__Goal__:
Produce a verbatim copy of the entries listed below.

════════════════

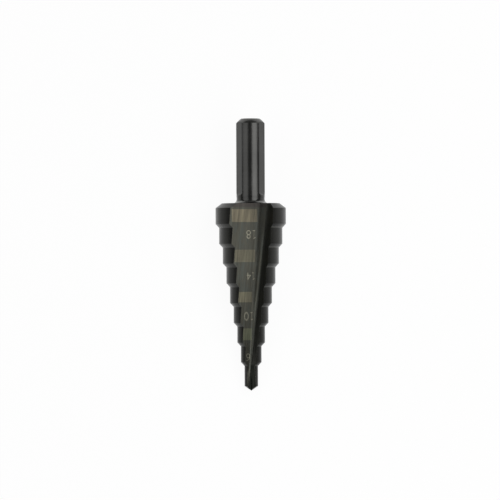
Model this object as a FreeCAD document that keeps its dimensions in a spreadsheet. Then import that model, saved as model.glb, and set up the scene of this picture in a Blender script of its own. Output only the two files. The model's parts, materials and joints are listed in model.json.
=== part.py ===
import FreeCAD, Part
import math
import os
import re

import Sketcher
from FreeCAD import Placement, Rotation, Vector

# A step drill for sheet metal, turned and ground from one bar of steel: nine steps
# from 4 to 20 mm, two straight tapering flutes, and a round shank with three flats.
# It is drawn standing on its point, axis along Z and point at the origin, with one
# flute facing -Y. At the end it is laid on its side, as it comes to rest on a table.

document = FreeCAD.newDocument("StepDrill")
sheet = document.addObject("Spreadsheet::Sheet", "Sizes")

# Driving dimensions, millimetres and degrees
sizes = [
    ("stepCount", 9, "steps, with the pilot as the first"),
    ("pilotDiameter", 4, "diameter of the smallest step"),
    ("stepRise", 1, "radius gained at each step"),
    ("pilotLength", 5.62, "length of the pilot's land"),
    ("stepPitch", 5.55, "from one step's lower corner to the next"),
    ("shoulderLength", 1.1, "height of the cone between two steps"),
    ("lastLandLength", 4.4, "length of the largest step's land"),
    ("backChamfer", 1.4, "height of the chamfer behind the largest step"),
    ("backChamferWidth", 1.85, "how far that chamfer runs in from the land"),
    ("pointAngle", 110, "included angle of the drill point"),
    ("landRelief", 0.12, "how far each land falls away behind its cutting edge"),
    ("reliefTurn", 31, "turn of the relief about the axis"),
    ("grindingRoom", 3, "space that a grinding cut takes outside the steel"),
    ("fluteCount", 2, "flutes around the head"),
    ("fluteOverrun", 1.5, "how far a flute's cut runs on behind the head"),
    ("headRootSide", 4.46, "flute's root at the head, right of the axis"),
    ("headRootDepth", 4.02, "flute's root at the head, in front of the axis"),
    ("headRootRound", 3.5, "radius in the flute's root at the head"),
    ("headHeelTilt", 23.6, "slope of the wide heel wall at the head"),
    ("headHeelWall", 36, "length cut for the heel wall at the head"),
    ("headRakeTilt", 61.9, "slope of the rake wall at the head"),
    ("headRakeWall", 15.2, "length cut for the rake wall at the head"),
    ("pointRootSide", 0.88, "flute's root at the point, left of the axis"),
    ("pointRootDepth", 0.28, "flute's root at the point, in front of the axis"),
    ("pointRootRound", 0.15, "radius in the flute's root at the point"),
    ("pointHeelTilt", 86.4, "slope of the heel wall at the point"),
    ("pointHeelWall", 2.67, "length cut for the heel wall at the point"),
    ("pointRakeTilt", 21.1, "slope of the rake wall at the point"),
    ("pointRakeWall", 5.4, "length cut for the rake wall at the point"),
    ("gashRootSide", 0.1, "split point's gash: its root, right of the axis"),
    ("gashRootDepth", 0.14, "that root at the point, in front of the axis"),
    ("gashHeelTilt", 25.5, "slope of the gash's left side at the point"),
    ("gashHeelWall", 1, "length cut for that side at the point"),
    ("gashRakeTilt", 72, "slope of the gash's right side at the point"),
    ("gashRakeWall", 3, "length cut for that side at the point"),
    ("gashLength", 4.6, "height at which the gash has left the steel"),
    ("gashEndRootDepth", 1.05, "gash's root at that height, in front of the axis"),
    ("gashEndHeelTilt", 32, "slope of the gash's left side at that height"),
    ("gashEndHeelWall", 1.05, "length cut for that side at that height"),
    ("gashEndRakeTilt", 62, "slope of the gash's right side at that height"),
    ("gashEndRakeWall", 3.2, "length cut for that side at that height"),
    ("shankDiameter", 8, "diameter that the chuck holds"),
    ("shankLength", 23.8, "from the head's back to the shank's end"),
    ("shankChamfer", 1.3, "slightly domed chamfer on the shank's end"),
    ("shankRootRound", 1.2, "radius where the shank meets the head"),
    ("neckLength", 0.5, "ground relief above that radius"),
    ("neckDepth", 0.05, "depth of the ground relief"),
    ("flatCount", 3, "flats around the shank"),
    ("flatDepth", 0.35, "depth of a flat at its middle"),
    ("flatGap", 1.9, "from the head's back to where a flat starts"),
    ("flatRunout", 1.2, "radius that the wheel leaves at the flat's start"),
]
for row, (name, value, note) in enumerate(sizes, start=1):
    sheet.set(f"A{row}", name)
    sheet.set(f"B{row}", str(value))
    sheet.set(f"C{row}", note)
    sheet.setAlias(f"B{row}", name)
document.recompute()


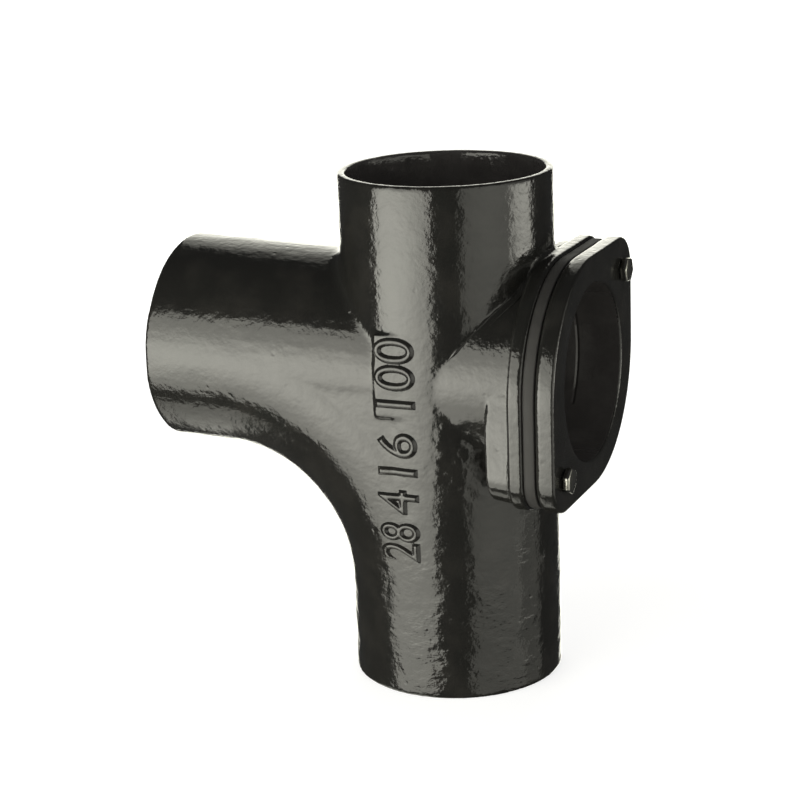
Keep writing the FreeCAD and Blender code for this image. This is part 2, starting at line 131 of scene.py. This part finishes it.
class Finish:
    """The shader of a paint, rubber, metal or lamp and the nodes that feed it."""

    def __init__(self, tree, shader):
        self.tree = tree
        self.shader = tree.nodes[shader]
        self.place = self.node("ShaderNodeTexCoord", {}, {}, "Object")

    def node(self, kind, settings, inputs, output=0):
        made = self.tree.nodes.new(kind)
        for name, value in settings.items():
            setattr(made, name, value)
        for name, value in inputs.items():
            if isinstance(value, Field):
                self.tree.links.new(value.socket, made.inputs[name])
            else:
                made.inputs[name].default_value = value
        return Field(self, made.outputs[output])

    def along(self, axis):
        return self.node("ShaderNodeSeparateXYZ", {}, {0: self.place}, axis)

    def noise(self, wave_length, detail=2.0, roughness=0.5, flatness=1.0):
        stretch = {0: self.place, 1: (1, 1, flatness)}
        place = self.node("ShaderNodeVectorMath", {"operation": "MULTIPLY"}, stretch)
        inputs = {"Vector": place, "Scale": 1 / wave_length, "Detail": detail, "Roughness": roughness}
        return self.node("ShaderNodeTexNoise", {}, inputs)

    def between(self, field, low, high, from_low=0.3, from_high=0.7, curve="LINEAR"):
        inputs = {0: field, 1: from_low, 2: from_high, 3: low, 4: high}
        return self.node("ShaderNodeMapRange", {"interpolation_type": curve}, inputs)

    def blend_colours(self, factor, first, second):
        inputs = {0: factor, 6: (*first, 1), 7: (*second, 1)}
        return self.node("ShaderNodeMix", {"data_type": "RGBA"}, inputs, 2)

    def bump(self, height_in_mm, strength=1.0):
        inputs = {"Strength": strength, "Distance": 0.001, "Height": height_in_mm}
        self.feed("Normal", self.node("ShaderNodeBump", {}, inputs))

    def feed(self, socket, field):
        self.tree.links.new(field.socket, self.shader.inputs[socket])


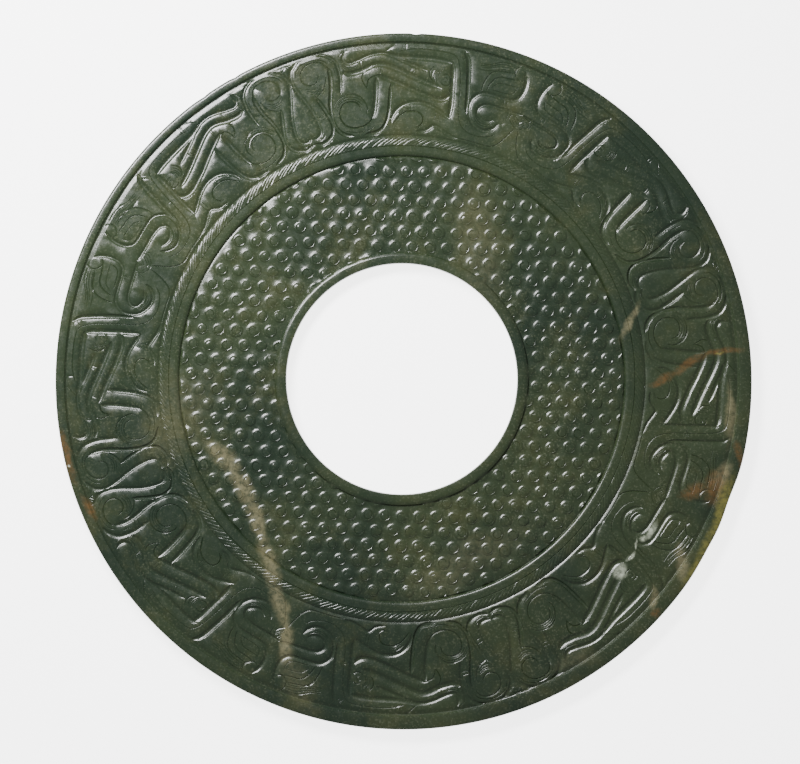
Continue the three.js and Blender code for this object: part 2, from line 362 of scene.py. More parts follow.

════════════════

__Correct output__:
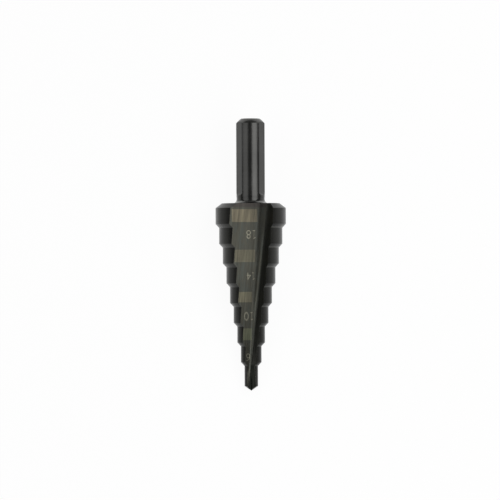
Model this object as a FreeCAD document that keeps its dimensions in a spreadsheet. Then import that model, saved as model.glb, and set up the scene of this picture in a Blender script of its own. Output only the two files. The model's parts, materials and joints are listed in model.json.
=== part.py ===
import FreeCAD, Part
import math
import os
import re

import Sketcher
from FreeCAD import Placement, Rotation, Vector

# A step drill for sheet metal, turned and ground from one bar of steel: nine steps
# from 4 to 20 mm, two straight tapering flutes, and a round shank with three flats.
# It is drawn standing on its point, axis along Z and point at the origin, with one
# flute facing -Y. At the end it is laid on its side, as it comes to rest on a table.

document = FreeCAD.newDocument("StepDrill")
sheet = document.addObject("Spreadsheet::Sheet", "Sizes")

# Driving dimensions, millimetres and degrees
sizes = [
    ("stepCount", 9, "steps, with the pilot as the first"),
    ("pilotDiameter", 4, "diameter of the smallest step"),
    ("stepRise", 1, "radius gained at each step"),
    ("pilotLength", 5.62, "length of the pilot's land"),
    ("stepPitch", 5.55, "from one step's lower corner to the next"),
    ("shoulderLength", 1.1, "height of the cone between two steps"),
    ("lastLandLength", 4.4, "length of the largest step's land"),
    ("backChamfer", 1.4, "height of the chamfer behind the largest step"),
    ("backChamferWidth", 1.85, "how far that chamfer runs in from the land"),
    ("pointAngle", 110, "included angle of the drill point"),
    ("landRelief", 0.12, "how far each land falls away behind its cutting edge"),
    ("reliefTurn", 31, "turn of the relief about the axis"),
    ("grindingRoom", 3, "space that a grinding cut takes outside the steel"),
    ("fluteCount", 2, "flutes around the head"),
    ("fluteOverrun", 1.5, "how far a flute's cut runs on behind the head"),
    ("headRootSide", 4.46, "flute's root at the head, right of the axis"),
    ("headRootDepth", 4.02, "flute's root at the head, in front of the axis"),
    ("headRootRound", 3.5, "radius in the flute's root at the head"),
    ("headHeelTilt", 23.6, "slope of the wide heel wall at the head"),
    ("headHeelWall", 36, "length cut for the heel wall at the head"),
    ("headRakeTilt", 61.9, "slope of the rake wall at the head"),
    ("headRakeWall", 15.2, "length cut for the rake wall at the head"),
    ("pointRootSide", 0.88, "flute's root at the point, left of the axis"),
    ("pointRootDepth", 0.28, "flute's root at the point, in front of the axis"),
    ("pointRootRound", 0.15, "radius in the flute's root at the point"),
    ("pointHeelTilt", 86.4, "slope of the heel wall at the point"),
    ("pointHeelWall", 2.67, "length cut for the heel wall at the point"),
    ("pointRakeTilt", 21.1, "slope of the rake wall at the point"),
    ("pointRakeWall", 5.4, "length cut for the rake wall at the point"),
    ("gashRootSide", 0.1, "split point's gash: its root, right of the axis"),
    ("gashRootDepth", 0.14, "that root at the point, in front of the axis"),
    ("gashHeelTilt", 25.5, "slope of the gash's left side at the point"),
    ("gashHeelWall", 1, "length cut for that side at the point"),
    ("gashRakeTilt", 72, "slope of the gash's right side at the point"),
    ("gashRakeWall", 3, "length cut for that side at the point"),
    ("gashLength", 4.6, "height at which the gash has left the steel"),
    ("gashEndRootDepth", 1.05, "gash's root at that height, in front of the axis"),
    ("gashEndHeelTilt", 32, "slope of the gash's left side at that height"),
    ("gashEndHeelWall", 1.05, "length cut for that side at that height"),
    ("gashEndRakeTilt", 62, "slope of the gash's right side at that height"),
    ("gashEndRakeWall", 3.2, "length cut for that side at that height"),
    ("shankDiameter", 8, "diameter that the chuck holds"),
    ("shankLength", 23.8, "from the head's back to the shank's end"),
    ("shankChamfer", 1.3, "slightly domed chamfer on the shank's end"),
    ("shankRootRound", 1.2, "radius where the shank meets the head"),
    ("neckLength", 0.5, "ground relief above that radius"),
    ("neckDepth", 0.05, "depth of the ground relief"),
    ("flatCount", 3, "flats around the shank"),
    ("flatDepth", 0.35, "depth of a flat at its middle"),
    ("flatGap", 1.9, "from the head's back to where a flat starts"),
    ("flatRunout", 1.2, "radius that the wheel leaves at the flat's start"),
]
for row, (name, value, note) in enumerate(sizes, start=1):
    sheet.set(f"A{row}", name)
    sheet.set(f"B{row}", str(value))
    sheet.set(f"C{row}", note)
    sheet.setAlias(f"B{row}", name)
document.recompute()


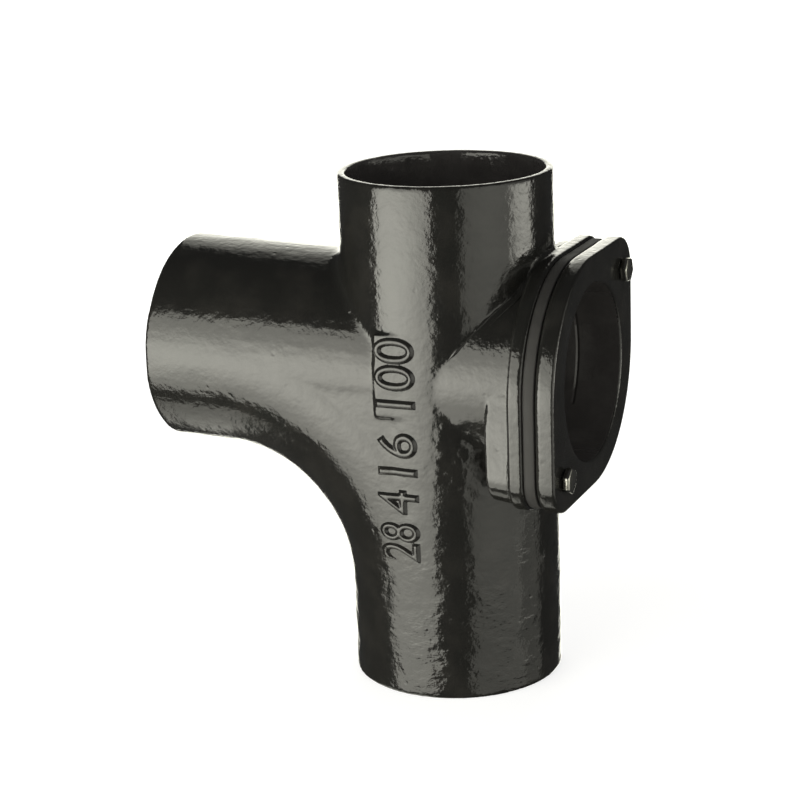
Keep writing the FreeCAD and Blender code for this image. This is part 2, starting at line 131 of scene.py. This part finishes it.
class Finish:
    """The shader of a paint, rubber, metal or lamp and the nodes that feed it."""

    def __init__(self, tree, shader):
        self.tree = tree
        self.shader = tree.nodes[shader]
        self.place = self.node("ShaderNodeTexCoord", {}, {}, "Object")

    def node(self, kind, settings, inputs, output=0):
        made = self.tree.nodes.new(kind)
        for name, value in settings.items():
            setattr(made, name, value)
        for name, value in inputs.items():
            if isinstance(value, Field):
                self.tree.links.new(value.socket, made.inputs[name])
            else:
                made.inputs[name].default_value = value
        return Field(self, made.outputs[output])

    def along(self, axis):
        return self.node("ShaderNodeSeparateXYZ", {}, {0: self.place}, axis)

    def noise(self, wave_length, detail=2.0, roughness=0.5, flatness=1.0):
        stretch = {0: self.place, 1: (1, 1, flatness)}
        place = self.node("ShaderNodeVectorMath", {"operation": "MULTIPLY"}, stretch)
        inputs = {"Vector": place, "Scale": 1 / wave_length, "Detail": detail, "Roughness": roughness}
        return self.node("ShaderNodeTexNoise", {}, inputs)

    def between(self, field, low, high, from_low=0.3, from_high=0.7, curve="LINEAR"):
        inputs = {0: field, 1: from_low, 2: from_high, 3: low, 4: high}
        return self.node("ShaderNodeMapRange", {"interpolation_type": curve}, inputs)

    def blend_colours(self, factor, first, second):
        inputs = {0: factor, 6: (*first, 1), 7: (*second, 1)}
        return self.node("ShaderNodeMix", {"data_type": "RGBA"}, inputs, 2)

    def bump(self, height_in_mm, strength=1.0):
        inputs = {"Strength": strength, "Distance": 0.001, "Height": height_in_mm}
        self.feed("Normal", self.node("ShaderNodeBump", {}, inputs))

    def feed(self, socket, field):
        self.tree.links.new(field.socket, self.shader.inputs[socket])


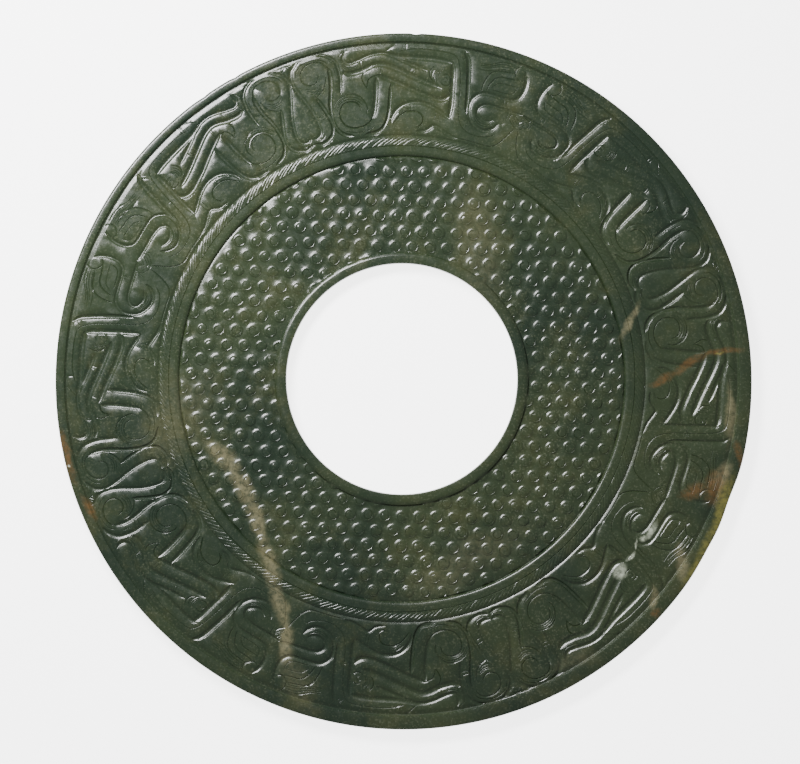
Continue the three.js and Blender code for this object: part 2, from line 362 of scene.py. More parts follow.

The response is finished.